Some women have levels of FSH increased by injection to make their eggs mature so that they can get pregnant, it stimulates an egg release in the ovaries. It can be very expensive and too many eggs could be released causing multiple pregnancies.
Auxin is a plant hormone that controls growth near the tips, shoots and roots, in respone to light which is called Phototropism, in response to gravity Gravitropism, and moisture Geotropism.
When a shoot tip is exposed to light, more auxin accumulates on the side thats in the shade, this makes the cells grow faster on the shaded side making the shoot bend towards the light.
When a shoot is growing sideways, gravity produces an unequal distribution of auxin, with more auxin on the lower side, causing the lower side to grow faster, bending upwards.
A root growing sideways has more auxin on the lower side, but in a root extra auxin inhibits growth, the cells on top grow quicker so the root bends downwards.
Roots grow towards moisture, uneven amount of moisture either side of a root produces more auxin on the side with the most moisture, it inhibits growth that side causing it to bend towards the moisture.
Some of the chemical changes caused by drugs can lead to the body becoming addicted. Of a drug isn't taken, an addict can suffer withdrawal symtoms.
There are 3 types of drugs:
Drugs in sport
Some athletes take performance enhancing drugs, there are several different types including anabolic steroids(increase muscle size) and stimulants(increase heart rate).

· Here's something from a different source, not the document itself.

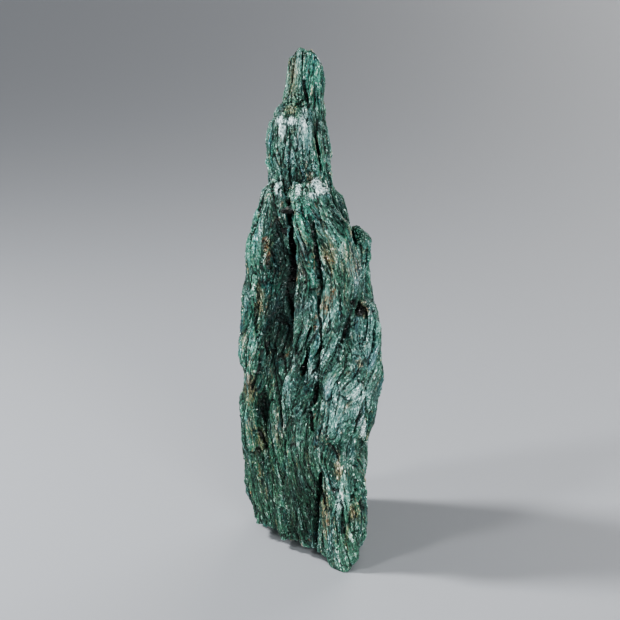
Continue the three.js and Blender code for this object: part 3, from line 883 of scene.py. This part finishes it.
def schist(name, flakes):
    """Green mica schist, for the stone itself or for its loose flakes."""
    r = Recipe(name)
    place = r.vector("grain")
    patterns = {kind: r.noise(place, *size) for kind, size in DRAWN.items()}
    patterns["hairline"] = r.math("ABSOLUTE", r.math("SUBTRACT", patterns["hairline"], 0.5))
    patterns["speck"], direction = r.specks(place, *SPECK_SIZE)
    patterns["grit"], _ = r.specks(place, *GRIT_SIZE)

    def pattern(kind, *span):
        """A pattern that the recipe draws or the mesh carries, over a span if one is given."""
        value = patterns[kind] if kind in patterns else r.number(kind)
        return r.span(value, *span) if span else value

    def total(start, shares):
        for kind, share in shares.items():
            start = r.math("MULTIPLY_ADD", pattern(kind), share, start)
        return start

    tone = total(TONE_START, TONE)
    colour = r.ramp(tone, GREENS)
    # Each kind of patch shows above its own level, broken up by strands, streaks and specks.
    ragged = total(0.0, RAGGED)
    colour = r.mix(pattern("blue_stain", *COVER["blue"]), colour, r.ramp(tone, BLUES))
    colour = r.mix(r.math("MULTIPLY", pattern("teal"), TEAL_SHARE), colour, TEAL_TINT, "MULTIPLY")
    # Pale patches: partly the stone's own pale zones, partly painted light.
    colour = r.mix(r.span(total(ragged, PALE_SCATTER), *COVER["pale"]), colour, r.ramp(tone, PALES))
    tan = r.ramp(r.math("ADD", tone, TAN_TONE), TANS)
    colour = r.mix(r.span(total(0.0, TAN_SCATTER), *COVER["tan"]), colour, tan)
    vein = r.math("MULTIPLY", pattern("vein", *COVER["vein"]), pattern("speck", *COVER["vein_specks"]))
    colour = r.mix(vein, colour, tan)
    rusty = r.span(total(pattern("rust_stain"), RUST_SCATTER), *COVER["rust"])
    rusty = r.math("MULTIPLY", rusty, pattern("grit", *COVER["rust_grit"]))
    colour = r.mix(rusty, colour, RUST)
    colour = r.mix(pattern("moss"), colour, MOSS_TINT, "MULTIPLY")
    colour = r.mix(pattern("slate_stain", *COVER["slate"]), colour, SLATE_TINT, "MULTIPLY")
    colour = r.mix(r.span(total(ragged, WHITE_SCATTER), *COVER["white"]), colour, r.ramp(tone, WHITES))

    # Painted shade in cracks, clefts, hollows, pits and dark patches, painted highlights on raised points
    # and the palest specks, and the stone's own grit and hairlines.
    shade = 1.0
    for kind, *span in SHADES + (FLAKE_SHADES if flakes else STONE_SHADES):
        shade = r.math("MULTIPLY", shade, pattern(kind, *span))
    shades = {"Red": r.math("POWER", shade, RED_SHADE), "Green": shade, "Blue": shade}
    dark = r.node("ShaderNodeCombineColor", shades).outputs[0]
    r.feed(r.shader.inputs["Base Color"], r.mix(1.0, colour, dark, "MULTIPLY"))

    roughness = pattern("blotch", *ROUGHNESS_BY_BLOTCH)
    roughness = r.math("MULTIPLY_ADD", pattern("grit", *GLOSSY_GRIT), -GLOSS, roughness)
    r.feed(r.shader.inputs["Roughness"], roughness)
    r.feed(r.shader.inputs["Specular IOR Level"], pattern("dark", *SHINE_BY_DARK))

    # Mica faces: each speck faces its own way.
    facing = r.vector_math("MULTIPLY_ADD", direction, (SPECK_TILT,) * 3, (-SPECK_TILT / 2,) * 3)
    normal = r.node("ShaderNodeNewGeometry", {}).outputs["Normal"]
    tilted = r.vector_math("NORMALIZE", r.vector_math("ADD", normal, facing))
    inputs = {
        "Height": total(0.0, RIPPLES),
        "Normal": tilted,
        "Strength": RIPPLE_STRENGTH,
        "Distance": RIPPLE_HEIGHT,
    }
    r.feed(r.shader.inputs["Normal"], r.node("ShaderNodeBump", inputs).outputs[0])
    return r.material


# ---- The stone ----

co, quads, edges = fine_copy()
co, attributes = raise_relief(co, quads, edges)
stone = thinned(mesh_object("raw_fuchsite", co, quads, attributes), MOST_TRIANGLES)
stone.data.shade_flat()
wrapped_map(stone)
stone.data.materials.append(schist("fuchsite_schist", flakes=False))
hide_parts(STONE_NODE)
pieces = [stone]
flake_material = schist("mica_flake", flakes=True)
for sheet in range(FLAKE_SHEETS):
    name = f"mica_flakes_{sheet + 1}"
    flakes = mica_flakes(name, co, quads, attributes, FLAKES_A_SHEET, FLAKE_SEED + sheet)
    flakes.data.shade_flat()
    flakes.data.materials.append(flake_material)
    pieces.append(flakes)
for piece in pieces:
    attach(piece, "root")

# ---- Stage ----

FLOOR_HALF = 20.0  # in metres, as everything on the stage
FLOOR_COLOUR = (0.40, 0.415, 0.44, 1)
FLOOR_ROUGHNESS = 0.6
AIR_COLOUR = (0.75, 0.8, 0.88, 1)
AIR_LIGHT = 0.12
# Lamps: (kind, place, aim, power, width of a disk or angle of a sun).
LAMPS = {
    "key": ("AREA", (-0.6, 0.07, 0.72), (0, 0, 0.15), 9.5, 0.16),
    "second": ("SUN", (-0.85, -0.55, 0.9), (0, 0, 0), 0.9, 0.16),
    "front": ("AREA", (0.45, -1.3, 0.28), (0, 0, 0.15), 19, 0.6),
    "back": ("SUN", (0.6, 1.2, 0.45), (0, 0, 0), 1.6, 0.7),
}


def studio_floor():
    """A wide plain pale floor."""
    corners = [(-1, -1), (1, -1), (1, 1), (-1, 1)]
    mesh = bpy.data.meshes.new("floor")
    mesh.from_pydata([(x * FLOOR_HALF, y * FLOOR_HALF, 0) for x, y in corners], [], [(0, 1, 2, 3)])
    made = bpy.data.objects.new("floor", mesh)
    bpy.context.scene.collection.objects.link(made)
    finish = Recipe("pale_floor")
    finish.shader.inputs["Base Color"].default_value = FLOOR_COLOUR
    finish.shader.inputs["Roughness"].default_value = FLOOR_ROUGHNESS
    mesh.materials.append(finish.material)


def lamp(name, kind, place, aim, power, size):
    """A soft area lamp, or a sun."""
    data = bpy.data.lights.new(name, kind)
    data.energy = power
    if kind == "SUN":
        data.angle = size
    else:
        data.shape = "DISK"
        data.size = size
    made = bpy.data.objects.new(name, data)
    made.location = place
    made.rotation_euler = (Vector(aim) - Vector(place)).to_track_quat("-Z", "Y").to_euler()
    made.visible_camera = False
    bpy.context.scene.collection.objects.link(made)


studio_floor()
for lamp_name, settings in LAMPS.items():
    lamp(lamp_name, *settings)
world = bpy.data.worlds.new("studio")
world.use_nodes = True
air = world.node_tree.nodes["Background"]
air.inputs["Color"].default_value = AIR_COLOUR
air.inputs["Strength"].default_value = AIR_LIGHT
bpy.context.scene.world = world
bpy.context.scene.view_settings.look = "AgX - Medium High Contrast"

# ---- Camera ----

SENSOR_WIDTH = 36  # in mm
camera_data = bpy.data.cameras.new("camera")
camera_data.lens = SENSOR_WIDTH * FOCAL_PIXELS / FRAME_PIXELS
camera_data.sensor_width = SENSOR_WIDTH
camera = bpy.data.objects.new("camera", camera_data)
camera.location = CAMERA_PLACE * MM
camera.rotation_euler = (math.radians(90) - CAMERA_PITCH, 0, 0)
bpy.context.scene.collection.objects.link(camera)
bpy.context.scene.camera = camera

Steroids can cause high blood pressure.
For drugs: athletes have a right to make thier own decision about the risk of taking drugs. Drug free sport isn't really fair, different athletes have different training facilities, coaches equipment etc.
Against drugs: it's unfair if people gain an advantage by taking drugs. Athletes may not be fully informed of the serious health risks of the drugs they take.
Testing medical drugs
There are 3 main stages in drug testing:
1. Human cells and tissues
2. Live animals
3. Human volunteers in a clinical trial - blind trials are when a patient doesn't know if they are getting a drug or a placebo. Double blind trials are when neither the doctor nor the patient knows until the results are gathered.
Drug testing gone wrong:
Thalidomide was an intended sleeping pill, but it was found to be effective in relieving morning sickness. It hadn't been tested for morning sickness, it wasn't known that it could be passed through the placenta, so babies were born with limb abnormalities. 10,000 babies were affected and only half survived. It was banned, now it is only used for the treatment of leprosy.